John came not long after and I hurried away from Target vowing I’d only return if I was by myself the next time.
I got home and decided to look up how else I could have handled his tantrums. Shocking there wasn’t one article that said “Go back in time and don’t do anything you just did.” Mostly, just let him have his tantrum, tell him it’s unacceptable behavior, or leave the store.
I probably could have done a million things different.
I shouldn’t have let him out of the cart even to try on shoes. I shouldn’t have broken out the Kindle Fire and hope it’d help diffuse the situation. I gave into everything. I probably should have just taken him to the food area immediately. If we were closer to home, we would have left the store.
He was just being a toddler!
I think I did “all the wrong things” because I wasn’t used to this type of behavior in a store. He has always been really good in stores. So much so that we take him on a rainy day to get outside and change up his routine.
I came prepared with snacks, a sandwich, and water. I didn’t have milk, but I was at a store that sells milk. None of it worked until the right time. We didn’t go at nap time, either.
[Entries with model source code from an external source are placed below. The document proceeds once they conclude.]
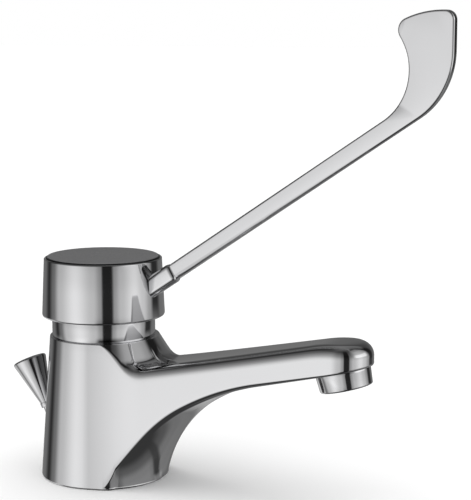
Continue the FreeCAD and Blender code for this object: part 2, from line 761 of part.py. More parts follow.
spindle_eye = doc.addObject("Part::Cylinder", "spindle_eye")
lean(spindle_eye, FreeCAD.Vector(1, 0, 0), "90deg")
bind(spindle_eye, Radius="spindle_square / 2", Height="spindle_square",
     Base_y="spindle_square / 2", Base_z="pivot_height")
spindle_post = box("spindle_post", "spindle_square", "spindle_square", SPINDLE_TOP + " - pivot_height",
                   "0 - spindle_square / 2", "0 - spindle_square / 2", "pivot_height")
spindle_arm = leaning_cylinder("spindle_arm", "arm_rad", ("0", "pivot_height"), ("0 - " + ARM_X, BALL_Z))
spindle_ball = doc.addObject("Part::Sphere", "spindle_ball")
bind(spindle_ball, Radius="ball_rad", Base_x="0 - " + ARM_X, Base_z=BALL_Z)
spindle_bore = doc.addObject("Part::Cylinder", "spindle_bore")
lean(spindle_bore, FreeCAD.Vector(1, 0, 0), "90deg")
bind(spindle_bore, Radius="pin_rad + pin_clear", Height="spindle_square + past * 2",
     Base_y="spindle_square / 2 + past", Base_z="pivot_height")
spindle_blank = joined("spindle_blank", [spindle_eye, spindle_post, spindle_arm, spindle_ball])
spindle = cut("spindle", spindle_blank, [
    spindle_bore,
    cylinder("spindle_tapping", "screw_rad", "screw_length + past * 2",
             z=SCREW_HEAD_Z + " - screw_length - past"),
])

# Cap of the handle, with the boss that holds the lever

cap_blank = turned("cap_blank", [
    ("0", "cap_bottom"),
    ("cap_bottom_rad - cap_edge", "cap_bottom"),
    ("cap_bottom_rad", "cap_bottom + cap_edge"),
    ("cap_top_rad", "cap_rim - cap_edge"),
    ("cap_top_rad - cap_edge", "cap_rim"),
    ("0", "cap_rim"),
])
COS_LEVER = "cos(lever_angle * 1deg)"
SIN_LEVER = "sin(lever_angle * 1deg)"


def along_lever(distance, side="0"):
    """A point out along the lever's middle line, and square to it."""
    x = "(%s) * %s - (%s) * %s" % (distance, COS_LEVER, side, SIN_LEVER)
    z = "lever_root_height + (%s) * %s + (%s) * %s" % (distance, SIN_LEVER, side, COS_LEVER)
    return x, z


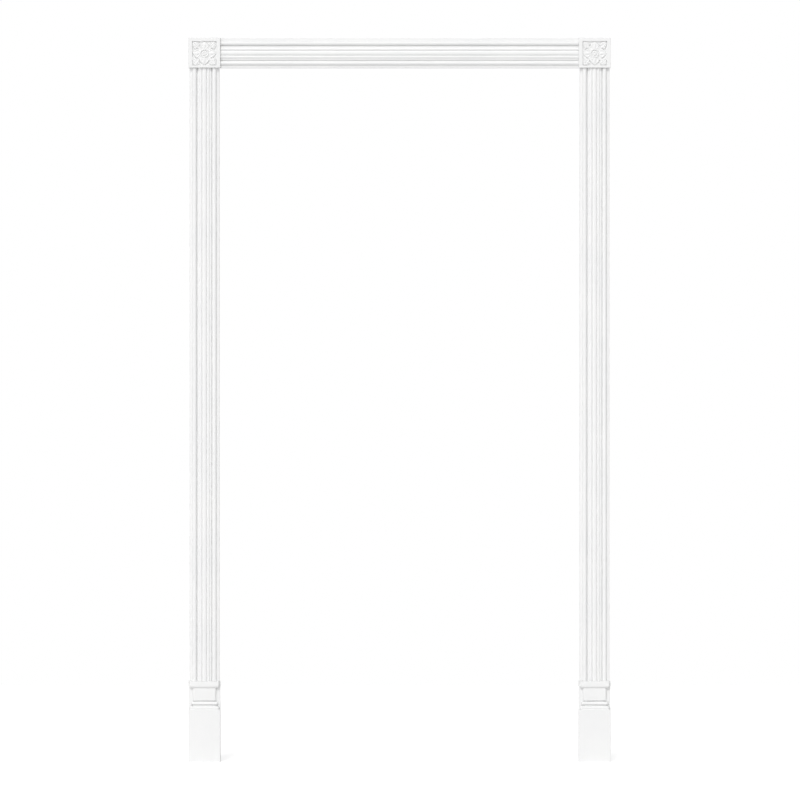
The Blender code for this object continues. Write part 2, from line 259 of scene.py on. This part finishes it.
def satin_paint(name, stroke, deep, proud):
    """White satin paint, painted darker towards the wall and in the troughs between its brush marks as shade.
    The stroke squeezes the brush marks along their run. Deep and proud are the distances from the wall at
    which this painted shade is darkest and where it ends."""
    material = bpy.data.materials.new(name)
    material.use_nodes = True
    tree = material.node_tree
    link = tree.links.new
    shader = tree.nodes["Principled BSDF"]
    shader.inputs["IOR"].default_value = satin_ior
    place = node(tree, "ShaderNodeTexCoord").outputs["Object"]
    run = node(tree, "ShaderNodeMapping", Scale=stroke)
    link(place, run.inputs["Vector"])

    marks = node(tree, "ShaderNodeTexNoise", Scale=brush_marks, Detail=4.0, Roughness=0.6)
    link(run.outputs["Vector"], marks.inputs["Vector"])
    cloud = node(tree, "ShaderNodeTexNoise", Scale=paint_clouds, Detail=3.0, Roughness=0.5)
    link(place, cloud.inputs["Vector"])
    stipple = node(tree, "ShaderNodeTexNoise", Scale=paint_stipple, Detail=2.0, Roughness=0.5)
    link(place, stipple.inputs["Vector"])

    tone = node(tree, "ShaderNodeMapRange", **cloud_span)
    link(cloud.outputs["Fac"], tone.inputs["Value"])
    whites = node(tree, "ShaderNodeMix")
    whites.data_type = "RGBA"
    first_colour, second_colour, mixed_colour = 6, 7, 2  # the node's sockets for colours
    whites.inputs[first_colour].default_value = (*white, 1)
    whites.inputs[second_colour].default_value = (*cool_white, 1)
    link(tone.outputs["Result"], whites.inputs["Factor"])

    axes = node(tree, "ShaderNodeSeparateXYZ")
    link(place, axes.inputs["Vector"])
    # painted shade: the paint is darker the nearer it lies to the wall, as in the quirks and recesses
    painted_recess_shade = node(
        tree, "ShaderNodeMapRange", From_Min=-deep, From_Max=-proud, To_Min=recess_painted_shade, To_Max=1.0
    )
    link(axes.outputs["Y"], painted_recess_shade.inputs["Value"])
    # painted shade in the troughs between the brush marks' ridges, where the bump is low
    brush_trough_shade = node(tree, "ShaderNodeMapRange", **noise_span, To_Min=brush_trough_painted_shade, To_Max=1.0)
    link(marks.outputs["Fac"], brush_trough_shade.inputs["Value"])
    shade = node(tree, "ShaderNodeMath")
    shade.operation = "MULTIPLY"
    link(painted_recess_shade.outputs["Result"], shade.inputs[0])
    link(brush_trough_shade.outputs["Result"], shade.inputs[1])
    colour = node(tree, "ShaderNodeVectorMath")
    colour.operation = "SCALE"
    link(whites.outputs[mixed_colour], colour.inputs[0])
    link(shade.outputs["Value"], colour.inputs["Scale"])
    link(colour.outputs["Vector"], shader.inputs["Base Color"])

    smooth, rough = satin_roughness
    gloss = node(tree, "ShaderNodeMapRange", **noise_span, To_Min=smooth, To_Max=rough)
    link(marks.outputs["Fac"], gloss.inputs["Value"])
    link(gloss.outputs["Result"], shader.inputs["Roughness"])

    skin = node(tree, "ShaderNodeMath")
    skin.operation = "MULTIPLY_ADD"
    skin.inputs[1].default_value = stipple_height
    link(stipple.outputs["Fac"], skin.inputs[0])
    link(marks.outputs["Fac"], skin.inputs[2])
    relief = node(tree, "ShaderNodeBump", **paint_relief)
    link(skin.outputs["Value"], relief.inputs["Height"])
    link(relief.outputs["Normal"], shader.inputs["Normal"])
    return material


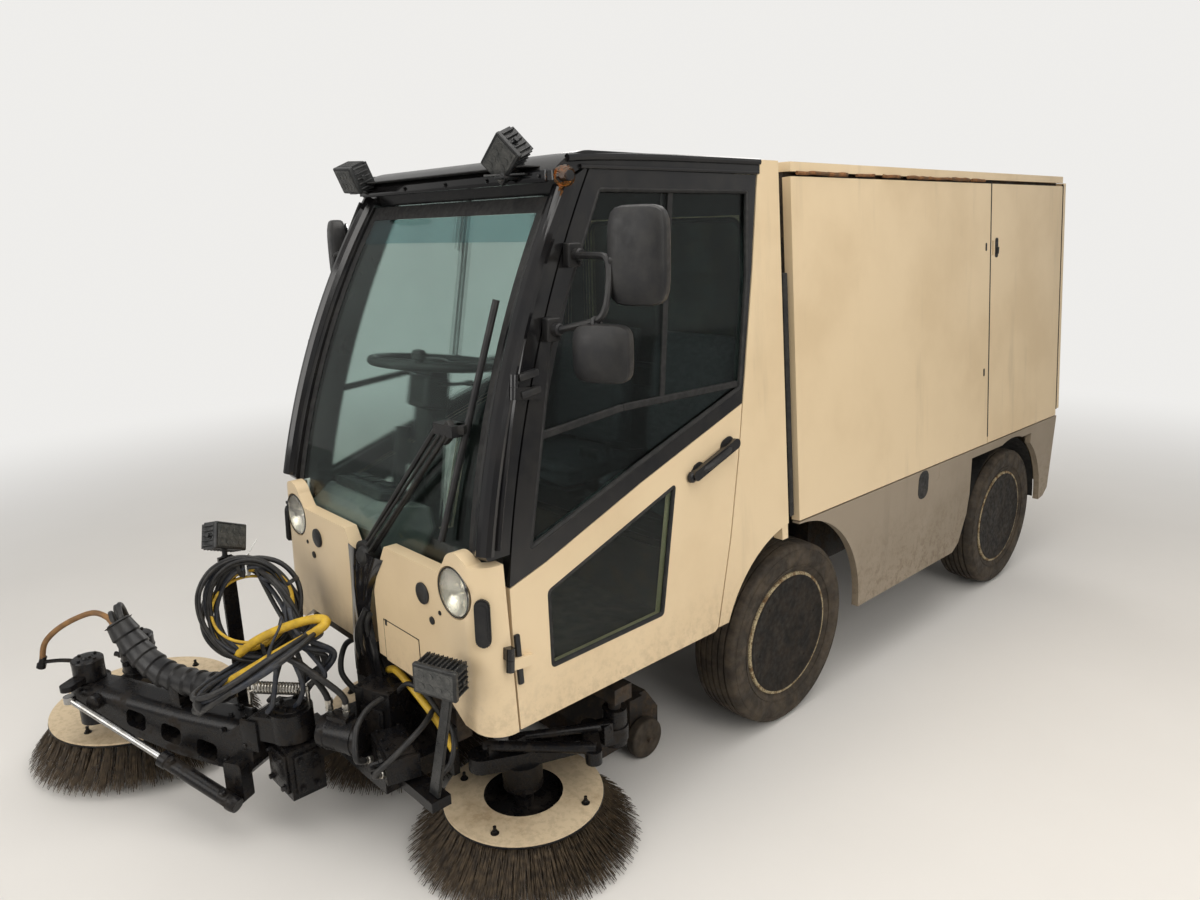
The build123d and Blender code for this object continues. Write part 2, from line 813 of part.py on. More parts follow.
# Dashboard: a moulded console on the right, with the steering column and wheel behind it
with BuildPart() as dashboard:
    with BuildSketch(Plane.YZ.offset(-500)):
        with BuildLine():
            Polyline(
                (-1262, cab_floor_z + seat_gap),
                (-1262, ground + 900),
                (-1180, ground + 960),
                (-1060, ground + 930),
                (-1050, ground + 860),
                (-1150, ground + 700),
                (-1150, cab_floor_z + seat_gap),
                close=True,
            )
        make_face()
    extrude(amount=420)
    column_foot = (-250, -1015, cab_floor_z + 8)
    column_top = (-230, -914, ground + 1350)
    with Locations((-250, -1015, cab_floor_z + seat_gap + 8)):
        Box(120, 100, 16)
    with BuildSketch(Plane(origin=column_foot, z_dir=Vector(*column_top) - Vector(*column_foot))):
        Rectangle(70, 90)
    extrude(amount=(Vector(*column_top) - Vector(*column_foot)).length)
    wheel_plane = Plane(origin=(-230, -912, ground + 1355), z_dir=(0, 0.12, 1))
    with BuildSketch(wheel_plane.offset(-12)):
        Circle(45)
        with PolarLocations(100, 3):
            Rectangle(190, 26)
    extrude(amount=14)
    wheel_side = Plane(origin=wheel_plane.origin, x_dir=(1, 0, 0), z_dir=(0, 1, -0.12))
    with BuildSketch(wheel_side):
        with Locations((195, 0)):
            Circle(15)
    revolve(axis=Axis(wheel_plane.origin, wheel_plane.z_dir))
save(dashboard.part, "dashboard")

# Seats: base, cushion and back for the driver and the passenger
with BuildPart() as seats:
    for x in (-255, 255):
        with Locations((x, -300, seat_shelf_z + seat_gap + 55)):
            Box(300, 300, 110)
        with Locations((x, -320, ground + 905)):
            Box(430, 400, 105)
        with Locations(Location((x, -190, ground + 1190), (-8, 0, 0))):
            Box(430, 90, 500)
save(seats.part, "seats")

# Grey skirts between and behind the wheels
skirt_mid = [
    # length position, height above the ground
    (270, 312),
    (1215, 312),
    (1268, 345),
    (1330, 470),
    (1345, 560),
    (1340, 764),
    (0, 764),
    (0, 500),
]
skirt_tail = [
    # length position from the tailgate, height above the ground
    (-312, 764),
    (-312, 345),
    (-282, 318),
    (-72, 345),
    (-23, 381),
    (4, 758),
    (4, 764),
]
with BuildPart() as skirts:
    with BuildSketch(Plane.YZ.offset(skirt_x - skirt_t)):
        with BuildLine():
            Polyline(*[(y, ground + h) for y, h in skirt_mid], close=True)
        make_face()
        with BuildLine():
            Polyline(*[(tailgate_y + y, ground + h) for y, h in skirt_tail], close=True)
        make_face()
        with Locations((1670, ground + 745)):
            Rectangle(700, 38)
        with Locations((0, hub_z)):
            Circle(front_arch_r, mode=Mode.SUBTRACT)
        with Locations((wheelbase, hub_z)):
            Circle(rear_arch_r, mode=Mode.SUBTRACT)
        with Locations((1010, ground + 745)):
            SlotOverall(100, 46, rotation=90, mode=Mode.SUBTRACT)
    extrude(amount=skirt_t)
    mirror(about=Plane.YZ)
save(skirts.part, "skirts")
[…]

I know I need to be consistent, and I definitely lacked consistency with his tantrums in a public place. Will it work? Who knows. Do I need to work on it? Yes.
We weren’t on our home turf and had no escape plan. I forget that for the foreseeable future I need an escape plan. I need to be able to get us out of any situation when my toddler starts toddlering.
Tips For Surviving A Public Tantrum
- Breathe. You’re doing a great job and your kid is just a toddler.
- If you can, leave. No sense in staying and feeling like all eyes on you when you can turn the car around and try again later.
- This too shall pass.
Literally that’s all for the tips. We’re doing the best we can and sometimes it’s just our turn to deal with surviving a public tantrum.
How do you deal with your kid’s public tantrums?